**WHAT YOU NEED TO DO:**
Please write out the material that follows, exactly as it stands.

**MATERIAL PROVIDED:**
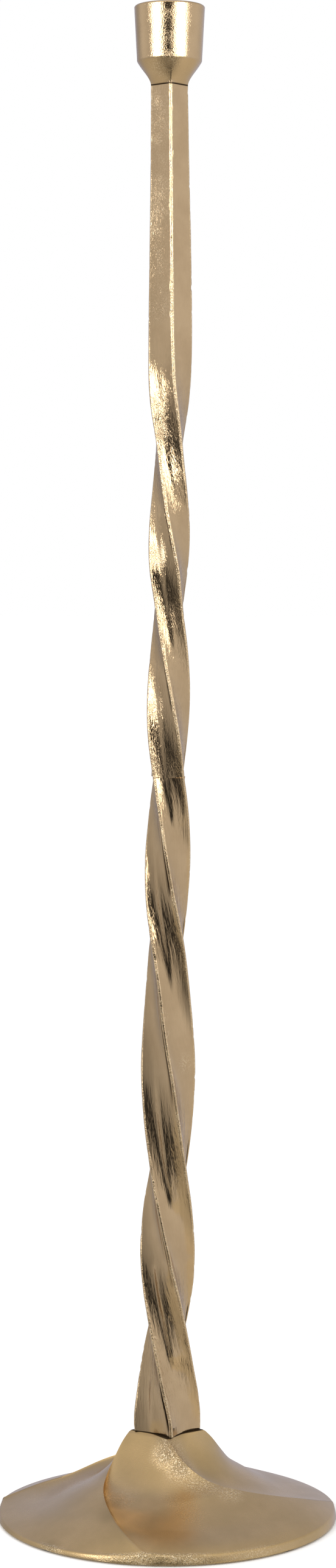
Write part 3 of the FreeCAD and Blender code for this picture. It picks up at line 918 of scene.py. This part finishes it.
# the room is cooler behind the stand, above it and level with it
past_rear = calc(tree, "FRACT", calc(tree, "ADD", bearing, 0.47))
cool = stretch(tree, calc(tree, "ABSOLUTE", calc(tree, "SUBTRACT", past_rear, 0.5)), 0.2, 0.09)
top_tint = blend_colour(tree, cool, (1.04, 1.0, 0.90, 1), (0.99, 1.0, 1.14, 1))
top = blend_colour(tree, 1.0, around_room(top_light), top_tint, "MULTIPLY")
top = blend_colour(tree, stretch(tree, elevation, 60, 80), top, (0.86, 0.84, 0.80, 1))
below = blend_colour(tree, stretch(tree, elevation, -40, -33), around_room(under_light),
                     around_room(below_light))
below = blend_colour(tree, 1.0, below, (1.03, 0.98, 0.85, 1), "MULTIPLY")
low_tint = blend_colour(tree, stretch(tree, calc(tree, "ABSOLUTE", calc(
    tree, "SUBTRACT", bearing, 0.5)), 0.35, 0.46), (1.0, 1.0, 1.02, 1), (0.98, 1.0, 1.22, 1))
low = blend_colour(tree, 1.0, around_room(low_light), low_tint, "MULTIPLY")
light = blend_colour(tree, stretch(tree, elevation, 14, 32), low, top)
light = blend_colour(tree, stretch(tree, elevation, -25, -18), below, light)
rays = add(tree, "ShaderNodeLightPath").outputs
room_light = add(tree, "ShaderNodeBackground", {0: light, 1: 1.0})
white = add(tree, "ShaderNodeBackground", {0: (1, 1, 1, 1), 1: calc(
    tree, "MULTIPLY_ADD", rays["Is Diffuse Ray"], 0.3, 1.0)})
plain = calc(tree, "MAXIMUM", rays["Is Camera Ray"], rays["Is Diffuse Ray"])
mixed = add(tree, "ShaderNodeMixShader", {0: plain, 1: room_light.outputs[0], 2: white.outputs[0]})
add(tree, "ShaderNodeOutputWorld", {0: mixed.outputs[0]})
bpy.context.scene.view_settings.view_transform = "Standard"


def soft_box(name, low, high, radiance, spread):
    """Upright lamp behind a grid, between two bearings counted from the camera to the right."""
    middle, half = math.radians((low + high) / 2), math.radians((high - low) / 2)
    distance, bottom, top = 1.2, 0.59, 1.3
    lamp = bpy.data.lights.new(name, "AREA")
    lamp.shape = "RECTANGLE"
    lamp.size = 2 * distance * math.tan(half)
    lamp.size_y = top - bottom
    lamp.spread = math.radians(spread)
    focus = math.tan(lamp.spread / 2) / (math.tan(lamp.spread / 2) - lamp.spread / 2)
    lamp.energy = radiance * math.pi * lamp.size * lamp.size_y / focus
    stand = bpy.data.objects.new(name, lamp)
    stand.location = (distance * math.sin(middle), -distance * math.cos(middle),
                      (bottom + top) / 2)
    stand.rotation_euler = (math.pi / 2, 0, middle)
    stand.visible_camera = False
    bpy.context.collection.objects.link(stand)


soft_box("left_soft_box", -58, -28, 9.0, 115)
soft_box("right_soft_box", 18, 58, 9.0, 64)
soft_box("left_wall", -118, -64, 0.22, 120)
soft_box("right_wall", 60, 118, 0.10, 120)

# The camera is about 1.6 m away, a little above half the height of the stand,
# and looks slightly down.
lens = bpy.data.cameras.new("camera")
lens.sensor_width = 36
lens.lens = 73.58
camera = bpy.data.objects.new("camera", lens)
camera.location = (-0.3 * mm, -1.587, 0.470)
camera.rotation_euler = (math.radians(90 - 3.64), math.radians(-0.10), 0)
bpy.context.collection.objects.link(camera)
bpy.context.scene.camera = camera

**SOLUTION:**
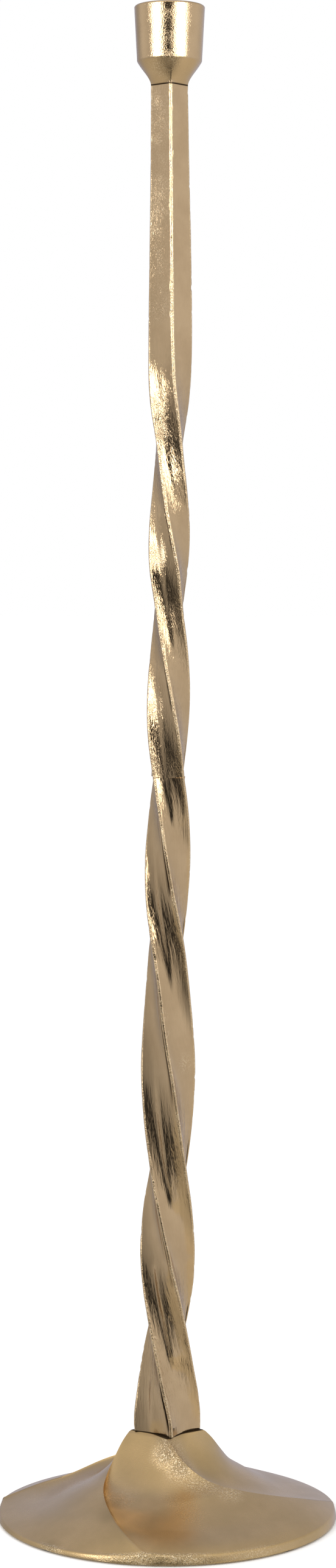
Write part 3 of the FreeCAD and Blender code for this picture. It picks up at line 918 of scene.py. This part finishes it.
# the room is cooler behind the stand, above it and level with it
past_rear = calc(tree, "FRACT", calc(tree, "ADD", bearing, 0.47))
cool = stretch(tree, calc(tree, "ABSOLUTE", calc(tree, "SUBTRACT", past_rear, 0.5)), 0.2, 0.09)
top_tint = blend_colour(tree, cool, (1.04, 1.0, 0.90, 1), (0.99, 1.0, 1.14, 1))
top = blend_colour(tree, 1.0, around_room(top_light), top_tint, "MULTIPLY")
top = blend_colour(tree, stretch(tree, elevation, 60, 80), top, (0.86, 0.84, 0.80, 1))
below = blend_colour(tree, stretch(tree, elevation, -40, -33), around_room(under_light),
                     around_room(below_light))
below = blend_colour(tree, 1.0, below, (1.03, 0.98, 0.85, 1), "MULTIPLY")
low_tint = blend_colour(tree, stretch(tree, calc(tree, "ABSOLUTE", calc(
    tree, "SUBTRACT", bearing, 0.5)), 0.35, 0.46), (1.0, 1.0, 1.02, 1), (0.98, 1.0, 1.22, 1))
low = blend_colour(tree, 1.0, around_room(low_light), low_tint, "MULTIPLY")
light = blend_colour(tree, stretch(tree, elevation, 14, 32), low, top)
light = blend_colour(tree, stretch(tree, elevation, -25, -18), below, light)
rays = add(tree, "ShaderNodeLightPath").outputs
room_light = add(tree, "ShaderNodeBackground", {0: light, 1: 1.0})
white = add(tree, "ShaderNodeBackground", {0: (1, 1, 1, 1), 1: calc(
    tree, "MULTIPLY_ADD", rays["Is Diffuse Ray"], 0.3, 1.0)})
plain = calc(tree, "MAXIMUM", rays["Is Camera Ray"], rays["Is Diffuse Ray"])
mixed = add(tree, "ShaderNodeMixShader", {0: plain, 1: room_light.outputs[0], 2: white.outputs[0]})
add(tree, "ShaderNodeOutputWorld", {0: mixed.outputs[0]})
bpy.context.scene.view_settings.view_transform = "Standard"


def soft_box(name, low, high, radiance, spread):
    """Upright lamp behind a grid, between two bearings counted from the camera to the right."""
    middle, half = math.radians((low + high) / 2), math.radians((high - low) / 2)
    distance, bottom, top = 1.2, 0.59, 1.3
    lamp = bpy.data.lights.new(name, "AREA")
    lamp.shape = "RECTANGLE"
    lamp.size = 2 * distance * math.tan(half)
    lamp.size_y = top - bottom
    lamp.spread = math.radians(spread)
    focus = math.tan(lamp.spread / 2) / (math.tan(lamp.spread / 2) - lamp.spread / 2)
    lamp.energy = radiance * math.pi * lamp.size * lamp.size_y / focus
    stand = bpy.data.objects.new(name, lamp)
    stand.location = (distance * math.sin(middle), -distance * math.cos(middle),
                      (bottom + top) / 2)
    stand.rotation_euler = (math.pi / 2, 0, middle)
    stand.visible_camera = False
    bpy.context.collection.objects.link(stand)


soft_box("left_soft_box", -58, -28, 9.0, 115)
soft_box("right_soft_box", 18, 58, 9.0, 64)
soft_box("left_wall", -118, -64, 0.22, 120)
soft_box("right_wall", 60, 118, 0.10, 120)

# The camera is about 1.6 m away, a little above half the height of the stand,
# and looks slightly down.
lens = bpy.data.cameras.new("camera")
lens.sensor_width = 36
lens.lens = 73.58
camera = bpy.data.objects.new("camera", lens)
camera.location = (-0.3 * mm, -1.587, 0.470)
camera.rotation_euler = (math.radians(90 - 3.64), math.radians(-0.10), 0)
bpy.context.collection.objects.link(camera)
bpy.context.scene.camera = camera